(Task goal) Print out every record exactly as it appears.

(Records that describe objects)
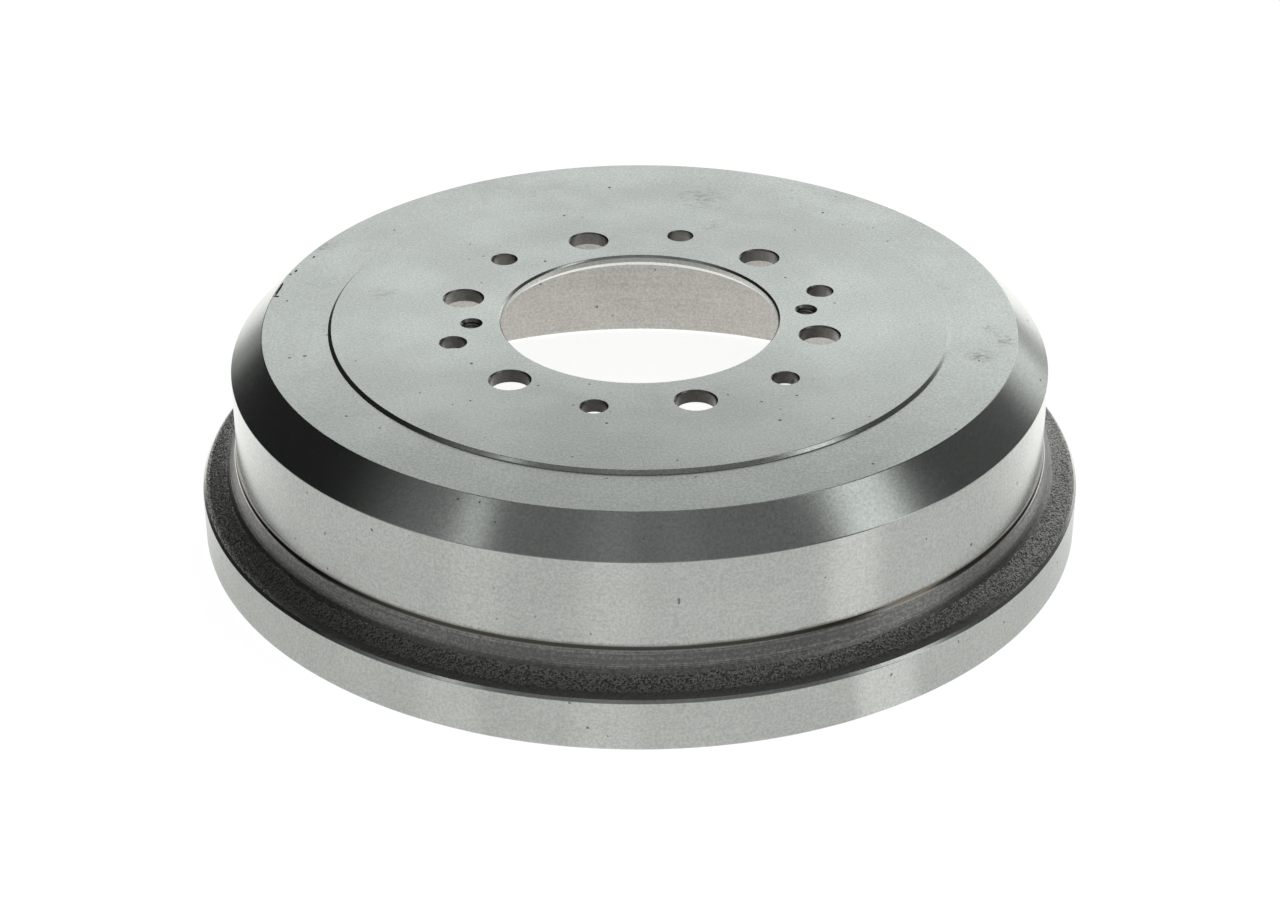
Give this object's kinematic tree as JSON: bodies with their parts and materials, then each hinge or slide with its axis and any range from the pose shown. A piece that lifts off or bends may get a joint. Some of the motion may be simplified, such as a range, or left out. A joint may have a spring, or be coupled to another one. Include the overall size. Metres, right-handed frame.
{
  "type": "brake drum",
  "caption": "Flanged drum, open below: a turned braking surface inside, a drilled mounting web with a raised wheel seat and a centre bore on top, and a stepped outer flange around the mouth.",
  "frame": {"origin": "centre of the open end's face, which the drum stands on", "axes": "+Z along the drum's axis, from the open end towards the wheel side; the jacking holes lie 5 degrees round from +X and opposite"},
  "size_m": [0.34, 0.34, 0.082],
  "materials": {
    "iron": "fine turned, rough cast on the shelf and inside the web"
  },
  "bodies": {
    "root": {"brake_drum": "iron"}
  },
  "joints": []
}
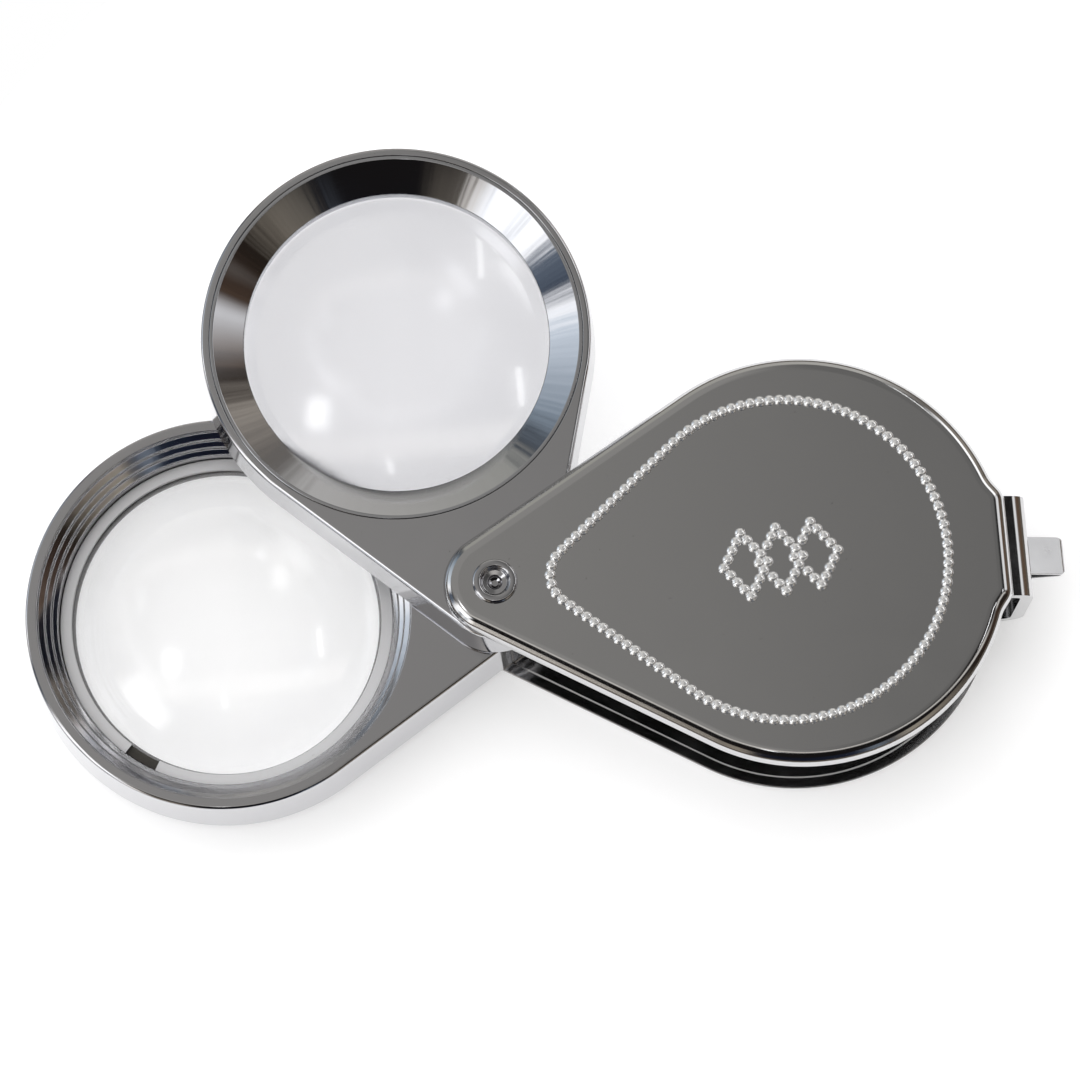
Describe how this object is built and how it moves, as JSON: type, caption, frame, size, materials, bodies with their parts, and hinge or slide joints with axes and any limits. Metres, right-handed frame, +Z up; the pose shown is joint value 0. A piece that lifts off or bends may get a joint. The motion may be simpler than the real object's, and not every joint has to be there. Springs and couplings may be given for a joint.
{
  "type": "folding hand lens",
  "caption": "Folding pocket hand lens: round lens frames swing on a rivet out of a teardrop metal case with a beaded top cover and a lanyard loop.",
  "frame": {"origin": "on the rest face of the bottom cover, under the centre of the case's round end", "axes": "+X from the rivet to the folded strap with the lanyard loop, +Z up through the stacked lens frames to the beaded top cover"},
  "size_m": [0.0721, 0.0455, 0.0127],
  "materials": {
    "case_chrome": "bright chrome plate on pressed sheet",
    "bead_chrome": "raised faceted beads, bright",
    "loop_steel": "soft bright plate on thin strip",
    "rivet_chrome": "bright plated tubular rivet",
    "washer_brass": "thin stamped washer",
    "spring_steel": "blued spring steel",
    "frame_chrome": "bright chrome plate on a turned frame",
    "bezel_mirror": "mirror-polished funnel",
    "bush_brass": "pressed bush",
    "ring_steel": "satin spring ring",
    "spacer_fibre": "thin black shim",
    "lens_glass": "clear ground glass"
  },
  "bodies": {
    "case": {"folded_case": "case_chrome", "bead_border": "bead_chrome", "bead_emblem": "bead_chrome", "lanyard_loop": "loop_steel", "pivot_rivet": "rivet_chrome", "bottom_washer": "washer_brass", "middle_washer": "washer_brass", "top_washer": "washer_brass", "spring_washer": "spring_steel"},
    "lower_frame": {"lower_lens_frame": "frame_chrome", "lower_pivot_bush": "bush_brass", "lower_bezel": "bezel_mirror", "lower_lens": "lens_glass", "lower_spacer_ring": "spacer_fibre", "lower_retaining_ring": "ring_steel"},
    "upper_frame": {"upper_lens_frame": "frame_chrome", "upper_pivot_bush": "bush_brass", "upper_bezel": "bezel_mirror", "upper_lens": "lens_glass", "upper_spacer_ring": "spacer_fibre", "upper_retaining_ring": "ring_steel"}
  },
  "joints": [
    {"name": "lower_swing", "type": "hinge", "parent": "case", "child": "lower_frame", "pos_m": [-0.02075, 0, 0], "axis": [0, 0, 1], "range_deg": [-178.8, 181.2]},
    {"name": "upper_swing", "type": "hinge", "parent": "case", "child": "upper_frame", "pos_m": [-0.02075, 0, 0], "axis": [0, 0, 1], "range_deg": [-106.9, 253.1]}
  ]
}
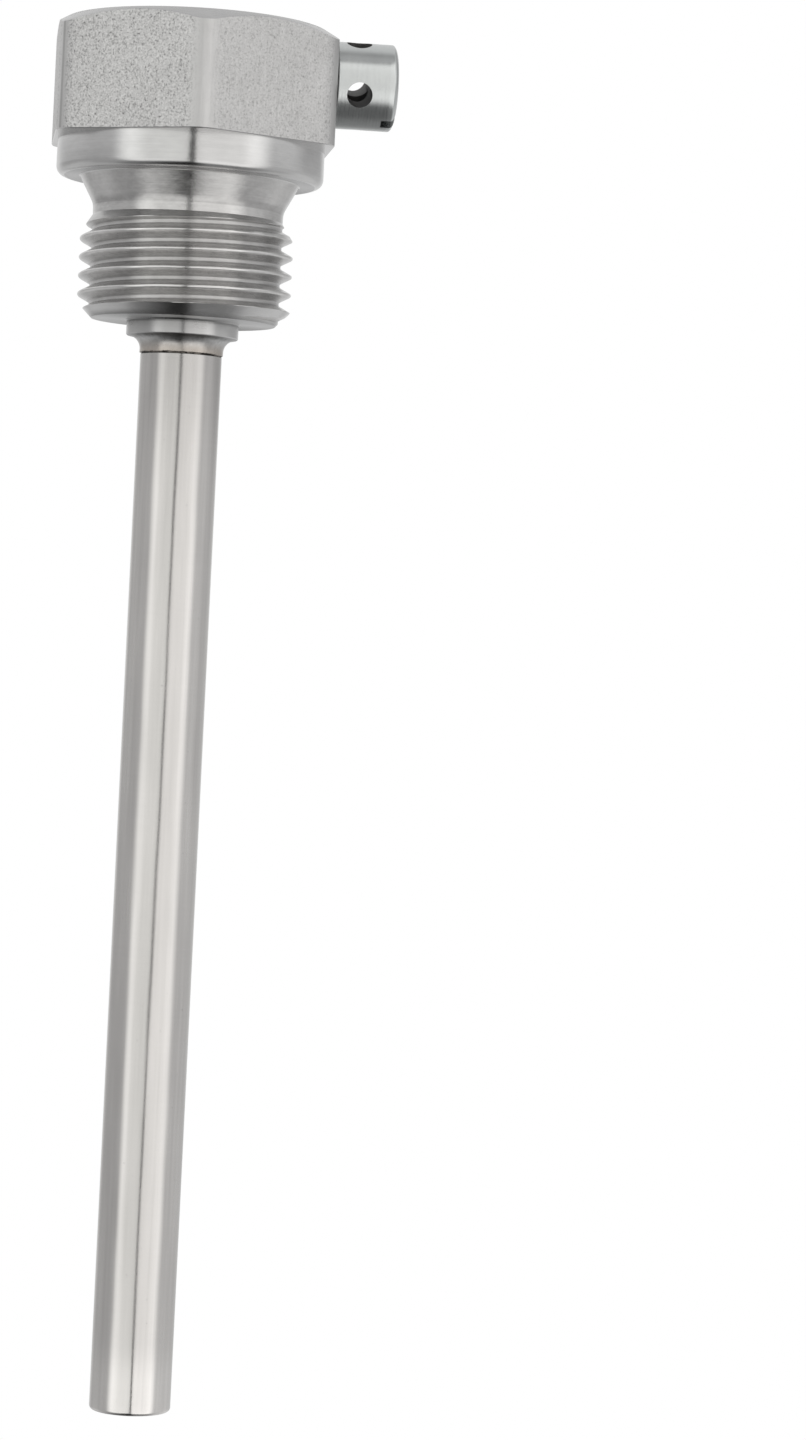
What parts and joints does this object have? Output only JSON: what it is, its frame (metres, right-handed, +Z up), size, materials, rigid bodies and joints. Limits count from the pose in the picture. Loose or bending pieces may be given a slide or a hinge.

(Task output)
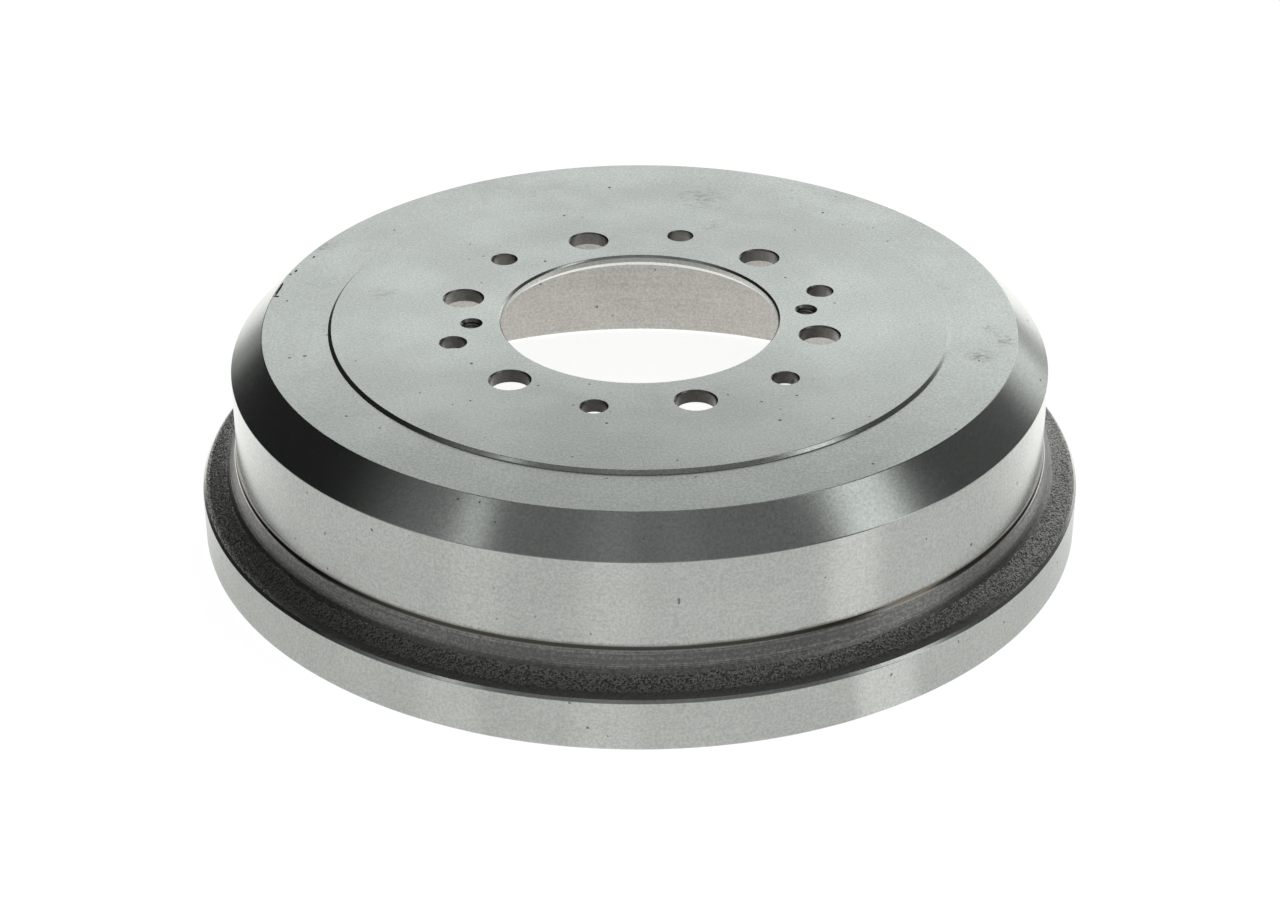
Give this object's kinematic tree as JSON: bodies with their parts and materials, then each hinge or slide with its axis and any range from the pose shown. A piece that lifts off or bends may get a joint. Some of the motion may be simplified, such as a range, or left out. A joint may have a spring, or be coupled to another one. Include the overall size. Metres, right-handed frame.
{
  "type": "brake drum",
  "caption": "Flanged drum, open below: a turned braking surface inside, a drilled mounting web with a raised wheel seat and a centre bore on top, and a stepped outer flange around the mouth.",
  "frame": {"origin": "centre of the open end's face, which the drum stands on", "axes": "+Z along the drum's axis, from the open end towards the wheel side; the jacking holes lie 5 degrees round from +X and opposite"},
  "size_m": [0.34, 0.34, 0.082],
  "materials": {
    "iron": "fine turned, rough cast on the shelf and inside the web"
  },
  "bodies": {
    "root": {"brake_drum": "iron"}
  },
  "joints": []
}
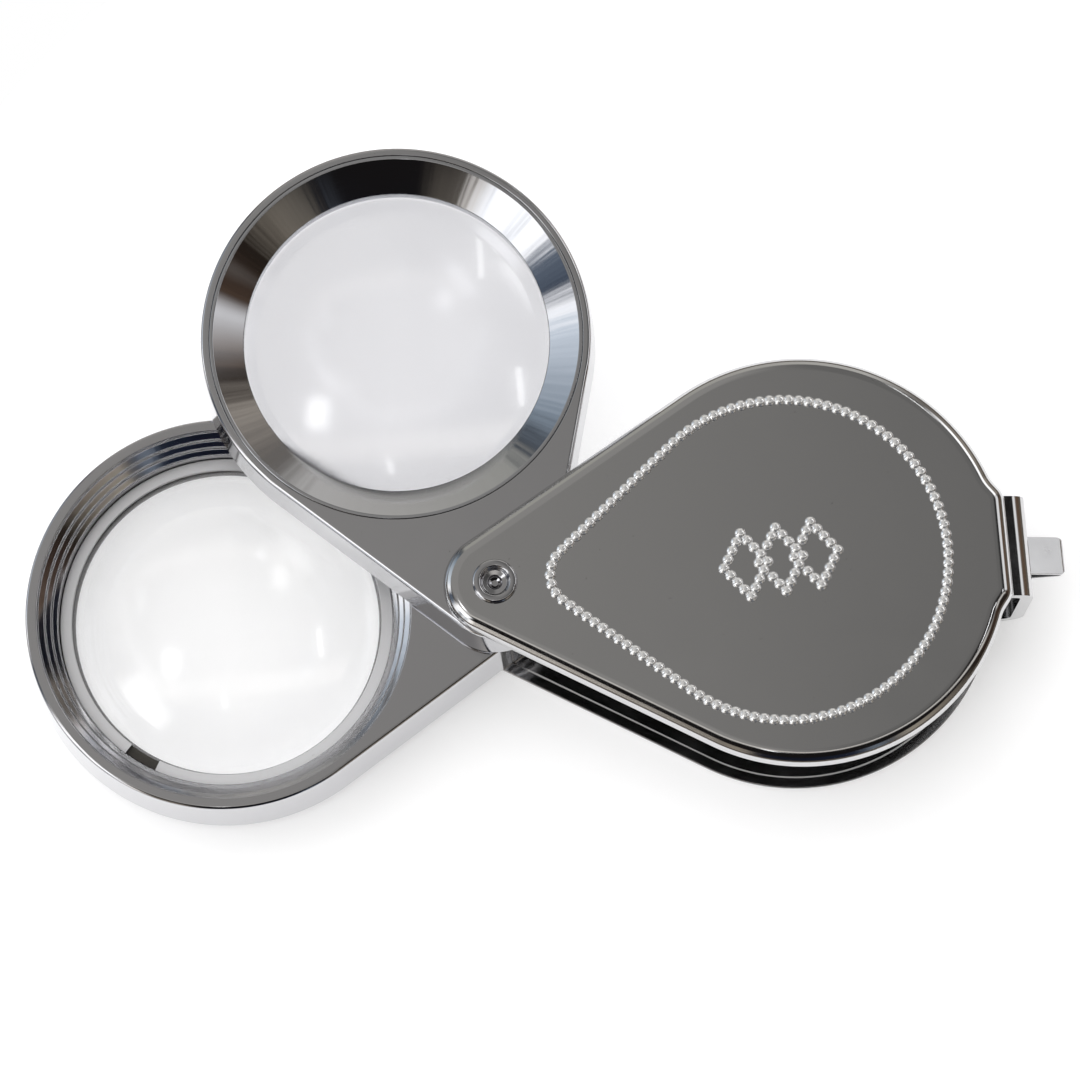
Describe how this object is built and how it moves, as JSON: type, caption, frame, size, materials, bodies with their parts, and hinge or slide joints with axes and any limits. Metres, right-handed frame, +Z up; the pose shown is joint value 0. A piece that lifts off or bends may get a joint. The motion may be simpler than the real object's, and not every joint has to be there. Springs and couplings may be given for a joint.
{
  "type": "folding hand lens",
  "caption": "Folding pocket hand lens: round lens frames swing on a rivet out of a teardrop metal case with a beaded top cover and a lanyard loop.",
  "frame": {"origin": "on the rest face of the bottom cover, under the centre of the case's round end", "axes": "+X from the rivet to the folded strap with the lanyard loop, +Z up through the stacked lens frames to the beaded top cover"},
  "size_m": [0.0721, 0.0455, 0.0127],
  "materials": {
    "case_chrome": "bright chrome plate on pressed sheet",
    "bead_chrome": "raised faceted beads, bright",
    "loop_steel": "soft bright plate on thin strip",
    "rivet_chrome": "bright plated tubular rivet",
    "washer_brass": "thin stamped washer",
    "spring_steel": "blued spring steel",
    "frame_chrome": "bright chrome plate on a turned frame",
    "bezel_mirror": "mirror-polished funnel",
    "bush_brass": "pressed bush",
    "ring_steel": "satin spring ring",
    "spacer_fibre": "thin black shim",
    "lens_glass": "clear ground glass"
  },
  "bodies": {
    "case": {"folded_case": "case_chrome", "bead_border": "bead_chrome", "bead_emblem": "bead_chrome", "lanyard_loop": "loop_steel", "pivot_rivet": "rivet_chrome", "bottom_washer": "washer_brass", "middle_washer": "washer_brass", "top_washer": "washer_brass", "spring_washer": "spring_steel"},
    "lower_frame": {"lower_lens_frame": "frame_chrome", "lower_pivot_bush": "bush_brass", "lower_bezel": "bezel_mirror", "lower_lens": "lens_glass", "lower_spacer_ring": "spacer_fibre", "lower_retaining_ring": "ring_steel"},
    "upper_frame": {"upper_lens_frame": "frame_chrome", "upper_pivot_bush": "bush_brass", "upper_bezel": "bezel_mirror", "upper_lens": "lens_glass", "upper_spacer_ring": "spacer_fibre", "upper_retaining_ring": "ring_steel"}
  },
  "joints": [
    {"name": "lower_swing", "type": "hinge", "parent": "case", "child": "lower_frame", "pos_m": [-0.02075, 0, 0], "axis": [0, 0, 1], "range_deg": [-178.8, 181.2]},
    {"name": "upper_swing", "type": "hinge", "parent": "case", "child": "upper_frame", "pos_m": [-0.02075, 0, 0], "axis": [0, 0, 1], "range_deg": [-106.9, 253.1]}
  ]
}
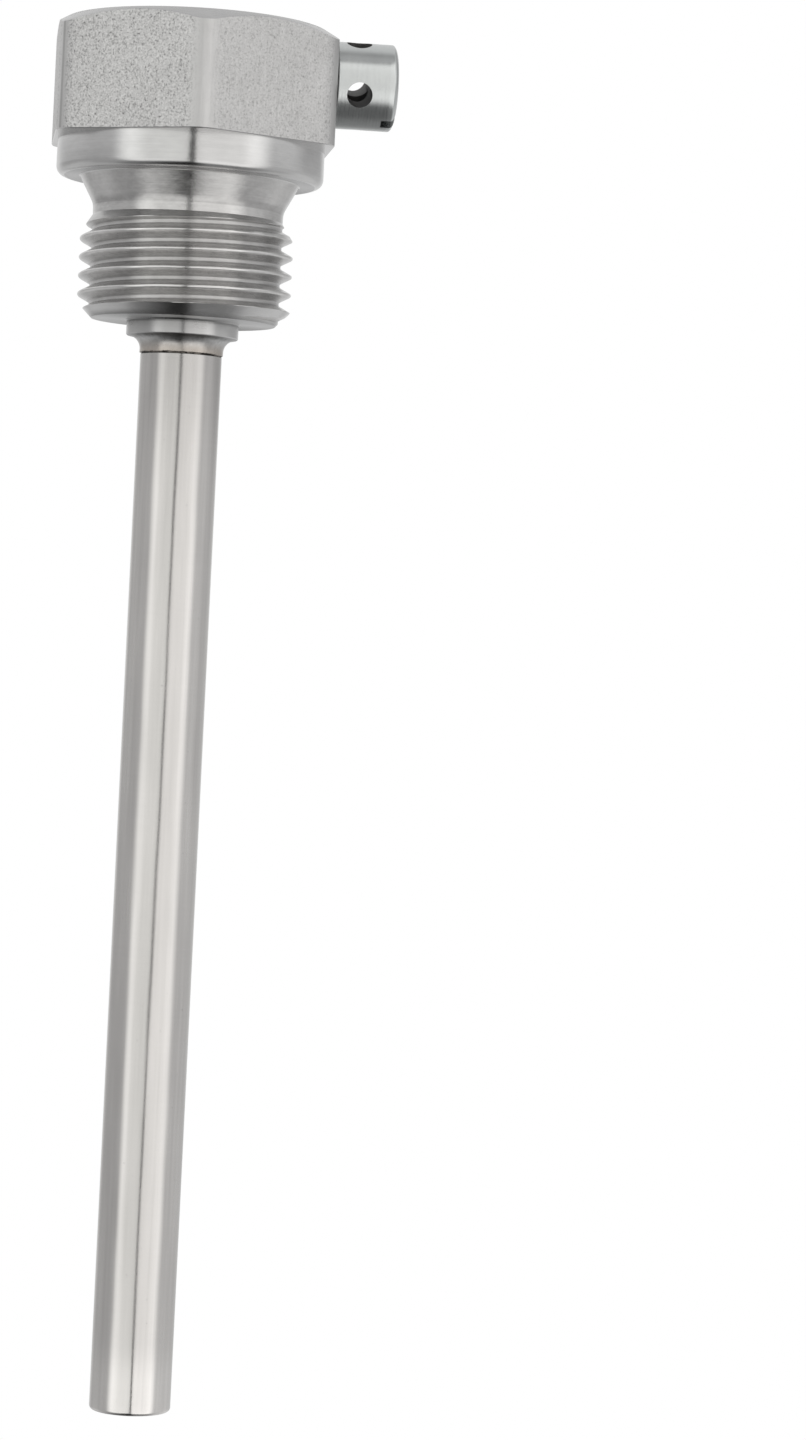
What parts and joints does this object have? Output only JSON: what it is, its frame (metres, right-handed, +Z up), size, materials, rigid bodies and joints. Limits count from the pose in the picture. Loose or bending pieces may be given a slide or a hinge.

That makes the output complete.